**DATASET RECORDS:**

<<<<

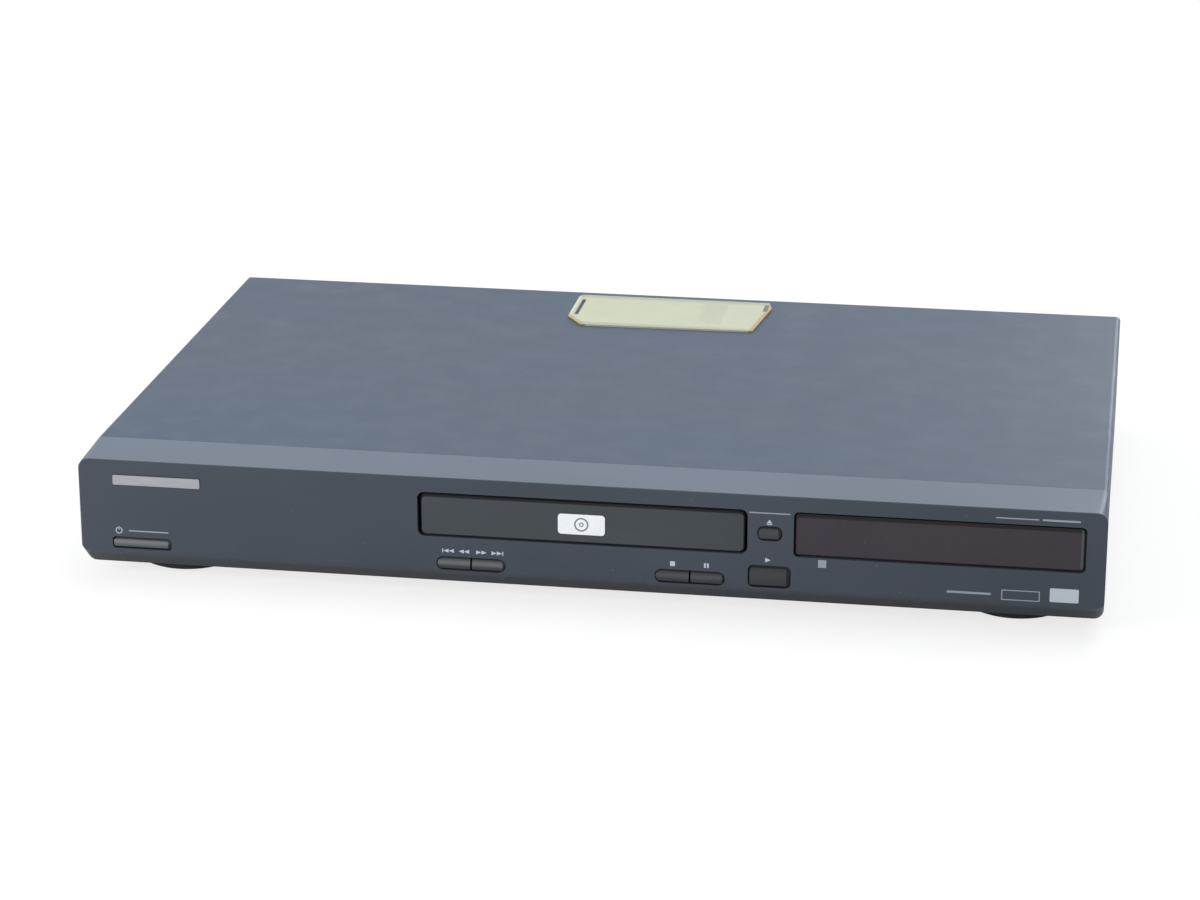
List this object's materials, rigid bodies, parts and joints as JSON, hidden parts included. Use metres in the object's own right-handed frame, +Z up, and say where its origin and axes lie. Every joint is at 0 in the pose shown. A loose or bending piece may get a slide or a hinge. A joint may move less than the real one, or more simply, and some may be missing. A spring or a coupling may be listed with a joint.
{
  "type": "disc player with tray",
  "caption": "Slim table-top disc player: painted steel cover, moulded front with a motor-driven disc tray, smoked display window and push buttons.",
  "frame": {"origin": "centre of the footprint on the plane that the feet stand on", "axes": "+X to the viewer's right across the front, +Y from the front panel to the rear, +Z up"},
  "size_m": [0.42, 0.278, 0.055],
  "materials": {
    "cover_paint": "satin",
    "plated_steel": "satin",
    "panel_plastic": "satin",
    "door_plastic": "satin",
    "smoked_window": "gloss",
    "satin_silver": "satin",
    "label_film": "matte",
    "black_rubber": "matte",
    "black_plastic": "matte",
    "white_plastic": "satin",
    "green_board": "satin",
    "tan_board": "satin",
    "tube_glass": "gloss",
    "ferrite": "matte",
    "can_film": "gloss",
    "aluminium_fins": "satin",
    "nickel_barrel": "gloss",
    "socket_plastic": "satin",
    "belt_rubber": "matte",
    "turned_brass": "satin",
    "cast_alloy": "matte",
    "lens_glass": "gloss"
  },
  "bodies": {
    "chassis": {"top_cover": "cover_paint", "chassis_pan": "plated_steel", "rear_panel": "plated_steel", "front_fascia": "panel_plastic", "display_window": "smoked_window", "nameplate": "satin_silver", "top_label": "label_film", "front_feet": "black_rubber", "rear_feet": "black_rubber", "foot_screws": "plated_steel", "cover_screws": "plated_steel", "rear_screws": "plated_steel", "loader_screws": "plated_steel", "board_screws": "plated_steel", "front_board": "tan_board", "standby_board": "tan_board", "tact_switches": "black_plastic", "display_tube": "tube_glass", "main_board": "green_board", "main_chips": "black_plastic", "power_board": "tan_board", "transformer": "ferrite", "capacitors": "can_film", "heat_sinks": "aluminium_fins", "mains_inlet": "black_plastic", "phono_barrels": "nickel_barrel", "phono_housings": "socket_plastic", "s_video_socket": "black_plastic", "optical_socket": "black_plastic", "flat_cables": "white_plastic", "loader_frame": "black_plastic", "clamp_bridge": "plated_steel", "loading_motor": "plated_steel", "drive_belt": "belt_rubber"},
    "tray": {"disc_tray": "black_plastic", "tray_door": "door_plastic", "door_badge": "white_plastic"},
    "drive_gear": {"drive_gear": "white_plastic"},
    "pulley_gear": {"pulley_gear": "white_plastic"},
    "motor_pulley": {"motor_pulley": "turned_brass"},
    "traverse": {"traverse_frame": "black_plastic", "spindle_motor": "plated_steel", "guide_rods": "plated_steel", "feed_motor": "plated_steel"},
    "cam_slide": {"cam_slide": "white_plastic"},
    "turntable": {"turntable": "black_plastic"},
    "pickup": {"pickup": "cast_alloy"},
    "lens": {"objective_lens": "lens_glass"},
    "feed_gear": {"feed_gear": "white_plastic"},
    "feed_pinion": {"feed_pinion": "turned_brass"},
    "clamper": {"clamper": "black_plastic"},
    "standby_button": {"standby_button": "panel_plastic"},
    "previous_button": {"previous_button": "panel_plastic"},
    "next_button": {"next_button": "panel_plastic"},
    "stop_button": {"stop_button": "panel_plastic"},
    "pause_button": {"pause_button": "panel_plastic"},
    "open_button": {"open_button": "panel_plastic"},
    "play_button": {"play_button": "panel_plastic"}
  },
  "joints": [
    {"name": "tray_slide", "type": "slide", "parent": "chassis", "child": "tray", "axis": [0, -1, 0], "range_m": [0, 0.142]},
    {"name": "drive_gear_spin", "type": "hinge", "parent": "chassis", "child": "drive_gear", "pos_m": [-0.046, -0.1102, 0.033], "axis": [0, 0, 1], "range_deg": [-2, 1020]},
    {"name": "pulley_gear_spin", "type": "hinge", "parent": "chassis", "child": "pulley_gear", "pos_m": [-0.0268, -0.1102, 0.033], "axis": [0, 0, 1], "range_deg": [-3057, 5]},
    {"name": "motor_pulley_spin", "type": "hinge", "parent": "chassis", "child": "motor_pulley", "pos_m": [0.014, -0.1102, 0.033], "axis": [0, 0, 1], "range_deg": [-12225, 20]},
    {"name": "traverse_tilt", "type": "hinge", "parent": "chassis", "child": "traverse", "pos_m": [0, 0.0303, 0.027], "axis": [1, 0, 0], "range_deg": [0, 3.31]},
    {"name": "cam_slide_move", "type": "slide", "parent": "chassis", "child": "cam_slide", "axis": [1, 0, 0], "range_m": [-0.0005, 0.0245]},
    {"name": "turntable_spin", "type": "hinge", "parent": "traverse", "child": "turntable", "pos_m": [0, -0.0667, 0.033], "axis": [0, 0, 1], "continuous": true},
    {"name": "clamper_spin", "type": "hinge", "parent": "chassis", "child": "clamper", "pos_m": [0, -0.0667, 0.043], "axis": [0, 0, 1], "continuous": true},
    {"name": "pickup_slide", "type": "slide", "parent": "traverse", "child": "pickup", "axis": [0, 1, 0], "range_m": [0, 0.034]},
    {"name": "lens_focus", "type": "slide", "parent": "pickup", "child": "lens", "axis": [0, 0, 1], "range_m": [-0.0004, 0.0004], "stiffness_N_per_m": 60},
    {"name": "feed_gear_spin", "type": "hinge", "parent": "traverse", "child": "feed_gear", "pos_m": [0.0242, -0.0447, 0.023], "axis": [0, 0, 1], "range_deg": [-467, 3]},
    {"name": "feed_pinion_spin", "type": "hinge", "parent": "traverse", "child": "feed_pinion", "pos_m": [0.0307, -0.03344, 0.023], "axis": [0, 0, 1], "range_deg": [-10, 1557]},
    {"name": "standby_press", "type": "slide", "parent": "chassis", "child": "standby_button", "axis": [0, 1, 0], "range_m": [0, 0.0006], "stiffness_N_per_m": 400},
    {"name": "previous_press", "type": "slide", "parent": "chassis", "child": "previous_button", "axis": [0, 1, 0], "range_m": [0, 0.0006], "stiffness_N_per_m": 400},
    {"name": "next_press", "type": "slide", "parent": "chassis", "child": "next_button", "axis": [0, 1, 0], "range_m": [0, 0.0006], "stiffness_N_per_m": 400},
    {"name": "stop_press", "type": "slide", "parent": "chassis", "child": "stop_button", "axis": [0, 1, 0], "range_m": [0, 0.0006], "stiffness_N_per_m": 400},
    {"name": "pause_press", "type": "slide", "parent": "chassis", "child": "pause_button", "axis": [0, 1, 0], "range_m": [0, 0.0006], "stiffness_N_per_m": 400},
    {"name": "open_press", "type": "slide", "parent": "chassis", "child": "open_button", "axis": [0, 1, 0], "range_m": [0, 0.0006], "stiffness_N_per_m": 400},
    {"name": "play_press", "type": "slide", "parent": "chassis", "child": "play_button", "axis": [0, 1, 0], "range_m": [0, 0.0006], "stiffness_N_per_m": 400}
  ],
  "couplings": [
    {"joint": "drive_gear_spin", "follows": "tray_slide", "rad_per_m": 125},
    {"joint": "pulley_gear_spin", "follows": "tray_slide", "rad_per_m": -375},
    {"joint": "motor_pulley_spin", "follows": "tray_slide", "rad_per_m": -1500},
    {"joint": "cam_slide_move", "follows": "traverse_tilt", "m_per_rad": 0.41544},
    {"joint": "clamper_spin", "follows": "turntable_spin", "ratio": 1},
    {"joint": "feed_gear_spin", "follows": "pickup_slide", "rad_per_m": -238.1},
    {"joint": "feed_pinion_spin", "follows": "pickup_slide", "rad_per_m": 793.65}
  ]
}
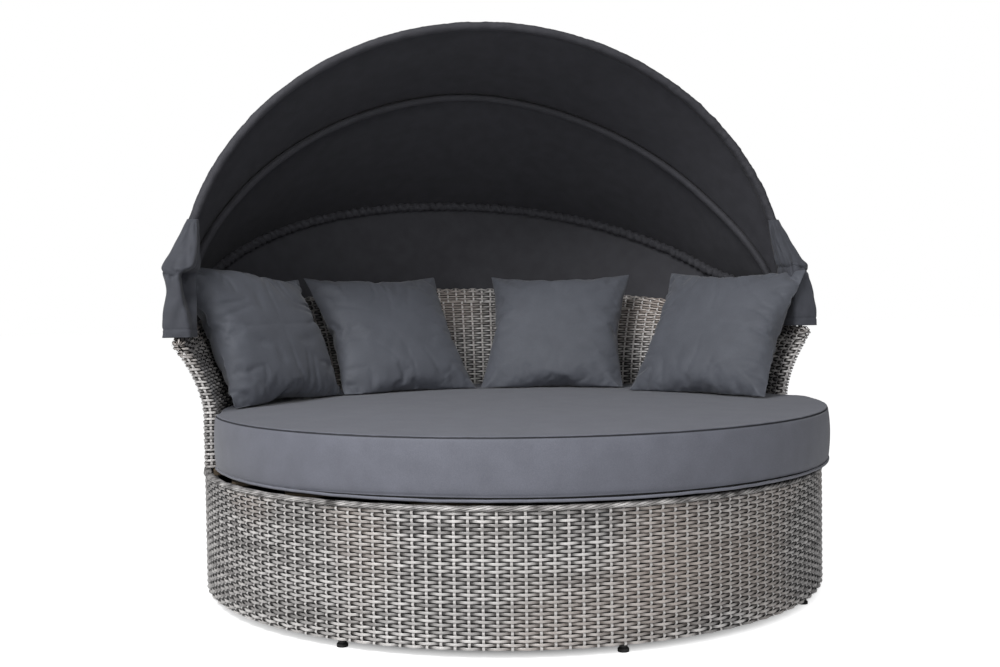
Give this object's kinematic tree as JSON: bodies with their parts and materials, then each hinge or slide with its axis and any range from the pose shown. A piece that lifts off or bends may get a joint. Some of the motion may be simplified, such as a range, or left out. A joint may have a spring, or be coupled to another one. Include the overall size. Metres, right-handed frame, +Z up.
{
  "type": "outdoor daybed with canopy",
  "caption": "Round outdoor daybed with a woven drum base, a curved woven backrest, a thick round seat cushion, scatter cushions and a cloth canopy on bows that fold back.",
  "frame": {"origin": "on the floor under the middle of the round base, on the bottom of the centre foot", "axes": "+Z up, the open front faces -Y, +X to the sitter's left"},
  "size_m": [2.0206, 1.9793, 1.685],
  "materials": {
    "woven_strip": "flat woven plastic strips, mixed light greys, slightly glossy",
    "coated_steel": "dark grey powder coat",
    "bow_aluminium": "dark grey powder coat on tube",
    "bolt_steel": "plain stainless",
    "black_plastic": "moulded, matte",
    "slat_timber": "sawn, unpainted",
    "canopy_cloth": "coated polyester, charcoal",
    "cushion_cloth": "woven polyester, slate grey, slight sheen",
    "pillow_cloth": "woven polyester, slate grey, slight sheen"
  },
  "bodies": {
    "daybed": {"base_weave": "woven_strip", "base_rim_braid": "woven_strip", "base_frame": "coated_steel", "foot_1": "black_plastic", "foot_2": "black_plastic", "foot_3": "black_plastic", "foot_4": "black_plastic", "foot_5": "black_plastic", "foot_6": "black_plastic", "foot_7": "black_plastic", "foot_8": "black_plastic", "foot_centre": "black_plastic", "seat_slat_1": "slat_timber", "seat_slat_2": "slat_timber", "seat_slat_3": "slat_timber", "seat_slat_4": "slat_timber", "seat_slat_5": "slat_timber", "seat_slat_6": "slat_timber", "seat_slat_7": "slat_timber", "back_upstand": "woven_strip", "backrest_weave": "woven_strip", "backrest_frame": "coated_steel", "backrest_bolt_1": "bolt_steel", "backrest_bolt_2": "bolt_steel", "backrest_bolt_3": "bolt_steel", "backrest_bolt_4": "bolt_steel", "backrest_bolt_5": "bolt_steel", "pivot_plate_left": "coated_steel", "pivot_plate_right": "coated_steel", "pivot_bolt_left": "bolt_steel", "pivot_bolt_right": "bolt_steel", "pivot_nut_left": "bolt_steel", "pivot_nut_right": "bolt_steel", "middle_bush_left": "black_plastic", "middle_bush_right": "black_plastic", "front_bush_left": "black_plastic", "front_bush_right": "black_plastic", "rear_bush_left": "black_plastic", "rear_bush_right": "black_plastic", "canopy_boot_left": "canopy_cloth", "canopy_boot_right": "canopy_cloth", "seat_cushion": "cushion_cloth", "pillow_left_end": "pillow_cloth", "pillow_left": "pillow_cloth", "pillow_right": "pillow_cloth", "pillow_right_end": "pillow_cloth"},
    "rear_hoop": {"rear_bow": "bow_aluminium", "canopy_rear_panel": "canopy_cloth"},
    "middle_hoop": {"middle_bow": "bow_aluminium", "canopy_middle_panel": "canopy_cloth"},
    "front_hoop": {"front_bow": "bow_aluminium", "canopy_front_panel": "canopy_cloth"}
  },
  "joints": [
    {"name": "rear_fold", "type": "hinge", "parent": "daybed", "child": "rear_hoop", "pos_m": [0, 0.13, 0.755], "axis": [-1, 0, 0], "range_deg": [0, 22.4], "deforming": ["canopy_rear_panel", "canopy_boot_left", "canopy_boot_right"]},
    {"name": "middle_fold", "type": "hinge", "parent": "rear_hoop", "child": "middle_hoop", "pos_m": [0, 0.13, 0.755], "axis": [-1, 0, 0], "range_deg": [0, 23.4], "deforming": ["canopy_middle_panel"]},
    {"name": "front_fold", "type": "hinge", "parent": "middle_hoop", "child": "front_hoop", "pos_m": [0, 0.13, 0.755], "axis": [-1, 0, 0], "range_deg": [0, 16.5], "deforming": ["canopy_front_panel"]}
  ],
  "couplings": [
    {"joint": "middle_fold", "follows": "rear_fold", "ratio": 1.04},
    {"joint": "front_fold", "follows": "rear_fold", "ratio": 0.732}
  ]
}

>>>>

**WORK REQUIRED:**
From the entries, copy out each line containing the word "shown".

**OUTPUT FOR THIS TASK:**
List this object's materials, rigid bodies, parts and joints as JSON, hidden parts included. Use metres in the object's own right-handed frame, +Z up, and say where its origin and axes lie. Every joint is at 0 in the pose shown. A loose or bending piece may get a slide or a hinge. A joint may move less than the real one, or more simply, and some may be missing. A spring or a coupling may be listed with a joint.
Give this object's kinematic tree as JSON: bodies with their parts and materials, then each hinge or slide with its axis and any range from the pose shown. A piece that lifts off or bends may get a joint. Some of the motion may be simplified, such as a range, or left out. A joint may have a spring, or be coupled to another one. Include the overall size. Metres, right-handed frame, +Z up.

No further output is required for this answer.